Austin was visiting with a friend, Melanie Edwards, 40, who lives in the same condo building in Chinatown. Edwards, a musician, was celebrating having recently received an arts grant from the District of Columbia, which will help her get through what has become a devastating and extended period of unemployment. "This is the third and a half month in and it's just dire straits, and I don't know when I'll go back to the performing world."

The two women expressed a sentiment echoed by others: disappointment that more of Glenstone wasn't open, but excitement at having the place mostly to themselves.

Tom May, 70, a retired tutor at St. John's College in Annapolis, came with his wife, Pam, his son and his son's fiancee.
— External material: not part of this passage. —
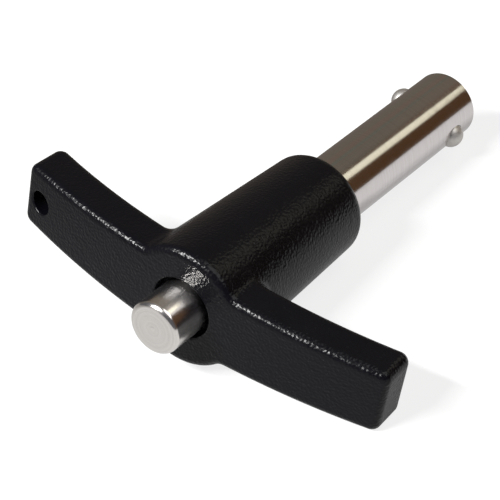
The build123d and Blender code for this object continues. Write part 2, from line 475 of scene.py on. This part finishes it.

As the midday temperatures began creeping toward the 90-degree mark, he stood next to a 2001 Richard Serra sculpture, a canted and interlocking spiral of oxidized metal plates called "Sylvester." This was his third visit to the venue.

"I was really just so delighted by it," he said, remembering his first encounter with the Serra. He was even more impressed on Thursday. "It's a different time of day," he explained, as the sun cast bright, blade-like shadows on the ground between the steel panels.

He mentioned George Floyd, who died while in police custody more than a week ago, and the anger that still seethes in America today. "There is this very strong sense that we are not there yet," he said, and added that the crisis is raising new expectations, which is a good and necessary thing. "Coming here in the presence of both nature and art recontextualizes what those possibilities might be."

The Serra sculpture is so large, it beckons you in, to walk the spiraling path between its ominously tall and heavy walls, until you reach the center point, where everything but the sky disappears. It's a narrow passage, however, and that requires visitors to be conscious of each other's presence, and safety. It became a one-way street on Thursday, and those who wanted to enter had to listen for voices inside and wait until others exited before heading in.

I carried my grass seeds with me past the Serra, down the path into the woods below, to see my favorite work, Andy Goldsworthy's 2007 "Clay Houses," which were closed. On my way back, I again passed the Pavilions where, if you stood on tiptoe, you could see that there were waterflowers in bloom in the aquatic courtyard below. But there was no access to the courtyard, and so no one was sitting on the bench that juts out into the pond, a popular spot that is so detached from the ordinary world, so lost in its own perfect little vision of water and sky, that two's a crowd. 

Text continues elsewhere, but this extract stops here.